Their analysis demonstrates that because of this tendency for few or no paid placements and internships in fields with more women, women have less access to paid entry-level work, and are at a higher risk for the problems associated with precarious, underpaid or unpaid work.
“There’s practically no internships at all in in social work and teaching and nursing that are paid. It’s not that some of them are not paid. There’s no paid internships in those domains,” Berthiaume continues.
“We theorized it as a matter of equal pay basically because other interns in a traditionally male domain are being paid and have a worker status for what they’re doing.”
The problem here is two-fold. First, workers in precarious jobs are particularly vulnerable to workplace harassment or sexual assault because the have no power in the workplace and are either obligated or required to complete an internships for career advancement or in this case, graduation. In fields that have a higher number of women, this is compounded with the existing vulnerability to harassment and assault all women experience on a daily basis.
Second, is the devaluing of certain kinds of work, putting certain jobs at the bottom of the list when it comes to increasing or adding benefits, security and wages.
“It’s at the basis of the analysis of CUTE to say that internships that aren’t paid – the fact that it’s unpaid work – is because mainly these internships are in the domains that are mostly ‘feminine’,” says Bilodeau. “So child and elder care, education, nursing. All that stuff are female-dominated domains. It is work that has been historically and is still, devalued. It is still made invisible.”
Again, these compounded vulnerabilities put female students entering fields where women are already overrepresented in a position of heightened financial and professional vulnerability.
“This is work we ask women to do all he time,” Bilodeau continues. “We ask them to have compassion, we ask for selflessness in that work instead of asking normal demands as we ask of other workers. We’re trying to say that it’s still work, just like internships in male-dominated fields are [considered] work, and are paid.”

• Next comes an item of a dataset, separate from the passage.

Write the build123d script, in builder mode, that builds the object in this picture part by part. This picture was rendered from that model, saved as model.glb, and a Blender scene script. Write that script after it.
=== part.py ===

According to Berthiaume, this grooms students for continued mistreatment as workers in these fields. “It’s preparation for our exploitation when we will be working,” she says. “There’s a whole bunch of tasks that nurses and social workers and teachers are doing, there’s a lot of hours that they are doing that are not paid. And an internship is actually a preparation for all of that stress, all of that physical and mental abuse or tiredness. It’s like a preparation for the [work] and how it’s gonna be when you are in the labour market.”
Striking against unpaid internships
The tactic that student activists are employing along with demonstrations is striking, which includes not attending classes or internships.
“Our biggest strike last year was on March 8. So we used International Women’s Fay to visibilize this issue and the fact that we’re being unpaid and unrecognized and that means that we don’t have a worker status and that means we have no protection in our internships whatsoever – if we have problems of like sexual violence or sexual harassment. So we try really to visibilize the necessity for a salary and a worker status to have at least a minimal protection.”
Last winter a four-day strike resulted in those studying education being given funds during their final year placements. “We consider that not enough,” says Bethiaume. “It doesn’t cover all the students.” However the victory, Berthiaume says, encourages them to continue. “That actually gave us a little strength because it showed us that we could go further, and it gave us confidence actually.”
With the school year barely underway, a one-day strike has already been planned for this fall and some student associations in the movement have adopted a plan to go on strike during the winter semester.
They say that the reception from the student body has been positive so far. “The fact that it is work but that it is unpaid because we’re in ‘feminine fields’ is clear, and you just have to look around you [to see] that your friend that is studying in computer science or engineering, that he is paid when he goes to an internship and you’re not. So yes the response is very good and for the past year and a half the mobilization is growing stronger and there is clearly an interest to go on strike and demand more from the government in the year to come.”
Students and workers
Amongst the student movement, the addressing this focus in advocacy seems challenging, but not inconceivable. “It’s hard to say, but I haven’t felt a big resistance, maybe for what we call invisible work or unrecognized work, a lack of recognition of the importance of this struggle within the student movement, maybe that’s how I understand it from more traditional programs who are not recognizing the importance and the significance of this struggle.”
Bilodeau and Berthiaume articulated their approach in positioning their activism within the larger Canadian labour movement. As Bilodeau explains:
“I would say that it’s difficult to make students’ work recognized as work. But I think our role is also, as student activists, is to understand the unpaid internship and the exploitation of the work of women in relation to other feminist struggles and to not make it an independent problem or struggle and to listen how the work of women has been made invisible and to try to make a link with struggles of sex workers and migrant workers and to recognize that we are inspired by them. That’s also what the labour movement can learn from those struggles, from the struggles that those women that have been doing work that hasn’t been considered as work by the state or by the labour movement as well.”
“It’s all part actually of the whole struggle against unpaid and unrecognized invisible work,” concludes Berthiaume. “This is the student movement facet. We’re asking for a wage and status for all interns. We’re asking that all internships are paid and they include worker status, for [students in] all programs.”